Most significant about this chart is how the trend lines diverge permanently in the future — and by increasing amounts — which is caused in part by decades of irresponsible tax and spending decisions that lawmakers must eventually confront. 

If this was an actual Concord Coalition presentation, it is at this point I might remark, “our country tends to spend like it wants a big government but tax like it wants a small one.” At Concord, we would prefer that the nation simply pay for whatever size government it desires.

Two important caveats to this chart. First, it does not account for the budgetary effects of higher spending and lower revenues caused by the government’s response to the COVID-19 pandemic. It shows the underlying structural deficit that pre-existed the pandemic; a problem that will still exist after COVID-19 is brought under control.

Second, the CBO projection of revenue and outlays is a function of current law, not current policy. As such, it assumes all the temporary tax cuts enacted as part of the 2017 tax reform legislation will expire on schedule in 2025. Given past practice, these tax cuts are more likely to be extended, further exacerbating the permanent deficit. 

Pre-pandemic, the nation was already on an unsustainable path, but because of the novel coronavirus, the next few years are expected to bring with them astronomical budget deficits.

In January 2020, before the virus took hold in the U.S., the Congressional Budget Office was projecting trillion-dollar deficits for the next decade and beyond.
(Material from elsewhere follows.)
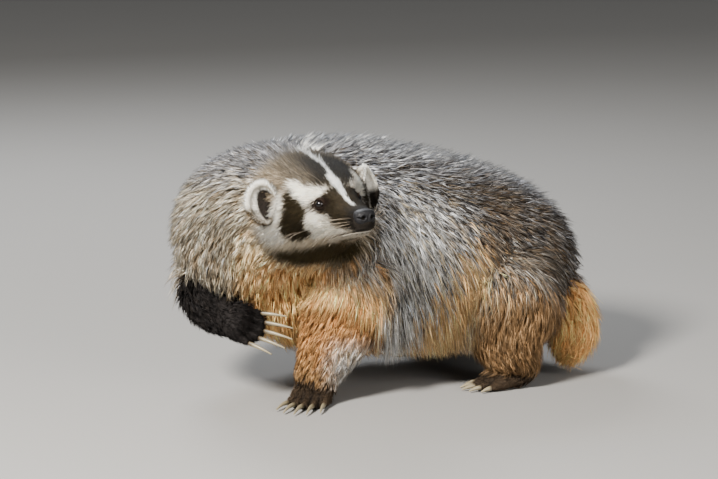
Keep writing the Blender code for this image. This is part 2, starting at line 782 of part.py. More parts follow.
def sweep(name, places, size, depth=0.0, offset=0.0):
    """A flat bar along the mouth line, sunk by depth and moved up by offset, which narrows to both its ends."""
    up = head_matrix().to_3x3() @ Vector((0, 0, 1))
    rings = []
    for i, (place, out) in enumerate(places):
        along = (places[min(i + 1, len(places) - 1)][0] - places[max(i - 1, 0)][0]).normalized()
        fade = LIP_END if i in (0, len(places) - 1) else 1.0
        rings.append((place - out * depth + up * (offset * fade), along, up, size[0] * fade, size[1] * fade))
    return ring_solid(name, rings, sides=6)


def ear(name, sign):
    """The cup of one ear, open forwards and outwards."""
    place = Matrix.Translation(Vector((EAR.x, sign * EAR.y, EAR.z)))
    turn = Matrix.Rotation(sign * EAR_TURN, 4, "Z") @ Matrix.Rotation(-EAR_LEAN, 4, "Y")
    matrix = head_matrix() @ place @ turn
    cup = ball(name, Vector(), EAR_SIZE, ROUND, matrix)
    size = Vector((EAR_HOLLOW_DEPTH * EAR_SIZE.x, EAR_SIZE.y - EAR_WALL, EAR_SIZE.z - EAR_WALL))
    hollow = ball("hollow", Vector((EAR_HOLLOW_PLACE * EAR_SIZE.x, 0, 0)), size, ROUND, matrix)
    return boolean(cup, [hollow], "DIFFERENCE")


def add_face(head):
    """Gives the head its lips, lids and sockets, and makes the nose, eyes and ears."""
    matrix = head_matrix()
    places = mouth_line(head)
    upper = sweep("lip", places, LIP_SIZE, LIP_SIZE[0] / 2, LIP_OFFSET)
    lower = sweep("lip", places, LIP_SIZE, LIP_SIZE[0] / 2 + LOWER_LIP_IN, -LIP_OFFSET)
    boolean(head, [upper, lower], "UNION")
    boolean(head, [sweep("groove", places, MOUTH_GROOVE)], "DIFFERENCE")
    nose = in_head(Tube(NOSE_PAD, squareness=NOSE_SQUARENESS).solid("nose", step=1.0, sides=14))
    boolean(head, [grown(nose)], "DIFFERENCE")
    for _, sign, place in both_sides(NOSTRIL):
        turn = Matrix.Translation(place) @ Matrix.Rotation(sign * NOSTRIL_TURN, 4, "Z")
        boolean(nose, [ball("nostril", Vector(), NOSTRIL_SIZE, FINE_ROUND, matrix @ turn)], "DIFFERENCE")
    for side, sign, place in both_sides(EYE):
        add_eye(head, side, sign, matrix @ place)
    solid_head = grown(head)
    for side, sign in (("left", 1), ("right", -1)):
        cup = ear(f"ear_{side}", sign)
        boolean(cup, [copy_of(solid_head, "cut")], "DIFFERENCE")
        largest_part(cup)
    remove(solid_head)


def add_eye(head, side, sign, centre):
    """Makes an eye, with lids on the head round its opening."""
    turned = head_matrix().to_3x3()
    out = (turned @ Vector((EYE_FACES.x, sign * EYE_FACES.y, EYE_FACES.z))).normalized()
    ahead = turned @ EYE_AHEAD
    ahead = (ahead - out * ahead.dot(out)).normalized()
    turn = Matrix.Translation(centre) @ Matrix((ahead, out.cross(ahead), out)).transposed().to_4x4()
    every_way = Vector((1, 1, 1))
    boolean(head, [ball("lid", centre, every_way * (EYE_RADIUS + GAP + LID_THICKNESS), ROUND)], "UNION")
    boolean(head, [ball("socket", centre, every_way * (EYE_RADIUS + GAP), ROUND)], "DIFFERENCE")
    place = Vector((0, 0, EYE_RADIUS * LID_OPENING_OUT))
    size = Vector((*LID_OPENING, EYE_RADIUS))
    boolean(head, [ball("opening", place, size, SMALL_ROUND, turn)], "DIFFERENCE")
    ball(f"eye_{side}", centre, every_way * EYE_RADIUS, ROUND)


def coloured(obj, finish):
    """Gives an object its colour, and smooth shading."""
    colour, roughness = COLOURS[finish]
    material = bpy.data.materials.new(obj.name)
    material.use_nodes = True
    shader = material.node_tree.nodes["Principled BSDF"]
    shader.inputs["Base Color"].default_value = (*colour, 1.0)
    shader.inputs["Roughness"].default_value = roughness
    obj.data.materials.clear()
    obj.data.materials.append(material)
    obj.data.shade_smooth()
    obj.data.set_sharp_from_angle(angle=SMOOTH_BELOW)


def finish_for(name):
    """The finish of the node with this name."""
    if "claw" in name:
        return "claw"
    for word in ("nose", "eye", "ear", "tail", "head"):
        if name.startswith(word):
            return {"tail": "tawny", "head": "face"}.get(word, word)
    return {"foreleg_left": "tawny", "foreleg_right": "dark_leg"}.get(name, "tawny" if "leg" in name else "grizzled")


def settle_on_floor():
    """Moves the whole animal so that the origin is under the middle of its bounding box."""
    points = np.array([v.co for obj in bpy.data.objects for v in obj.data.vertices])
    low, high = points.min(axis=0), points.max(axis=0)
    shift = Matrix.Translation((-(low[0] + high[0]) / 2, -(low[1] + high[1]) / 2, 0.0))
    for obj in bpy.data.objects:
        obj.data.transform(shift)


def main():
    """Builds the animal."""
    random.seed(SEED)
    clear_scene()
    body = body_core()
    core = copy_of(body, "form")
    nodes = parted(body)
    add_locks(nodes, core)
    remove(core)
    add_face(nodes["head"])
    for foot in FEET:
        leg = foot.name.replace("fore", "foreleg").replace("hind", "hindleg")
        add_foot(nodes[leg], foot)
    for name, other in CLOSE:
        boolean(nodes[name], [grown(nodes[other], CLEARED * GAP)], "DIFFERENCE")
        largest_part(nodes[name])
    for obj in bpy.data.objects:
        coloured(obj, finish_for(obj.name))
    settle_on_floor()


main()
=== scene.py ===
"""The looks of a life-size still model of an American badger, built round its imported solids.

Metres, +Z up. The shapes are built where the solids' source has them, and are then moved by one shift, which the
packed eyes give. Left and right are the animal's own. Its left side faces the camera, which looks along +Y.
"""

import logging
import math
from dataclasses import dataclass
from enum import IntEnum

import bmesh
import bpy
import numpy as np
from mathutils import Matrix, Vector
from mathutils.bvhtree import BVHTree


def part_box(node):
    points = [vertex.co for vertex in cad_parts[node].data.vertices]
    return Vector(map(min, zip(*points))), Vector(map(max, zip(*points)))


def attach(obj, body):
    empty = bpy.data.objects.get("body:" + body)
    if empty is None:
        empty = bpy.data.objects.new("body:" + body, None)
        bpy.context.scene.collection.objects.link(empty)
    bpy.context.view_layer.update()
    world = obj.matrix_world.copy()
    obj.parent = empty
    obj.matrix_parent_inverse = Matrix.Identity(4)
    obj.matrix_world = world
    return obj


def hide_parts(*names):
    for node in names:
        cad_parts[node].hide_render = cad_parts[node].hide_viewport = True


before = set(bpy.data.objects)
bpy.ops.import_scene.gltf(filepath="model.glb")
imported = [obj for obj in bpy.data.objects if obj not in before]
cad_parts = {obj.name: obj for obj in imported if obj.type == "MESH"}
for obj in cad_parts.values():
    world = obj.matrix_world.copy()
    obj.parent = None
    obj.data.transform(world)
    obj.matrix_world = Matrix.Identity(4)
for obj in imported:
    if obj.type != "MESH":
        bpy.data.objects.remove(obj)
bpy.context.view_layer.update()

log = logging.getLogger("badger")
BODY = "root"
PROBE = 0.05
FLOOR = 0.0004
BAKE_MAP = "OFBake"
BAKE_PATCH = 0.003
SEED = 11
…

That, combined with projections of relatively low economic growth, led CBO to conclude that deficits would rise from 4.6 percent of GDP in 2020 to 5.4 percent in 2030, significantly higher than the 40-year average. 

Today, our nation is grappling with a deadly health crisis. We must spend whatever is necessary to defeat the virus, but when the dust settles, our nation will be forced to reckon with decades of irresponsible tax and spending decisions that helped create a now permanent, structural budget deficit. When that happens, lawmakers will have to have an honest discussion with the public about how to pay for the government services we demand. 

Therein lies the challenge and the point this particular chart underscores.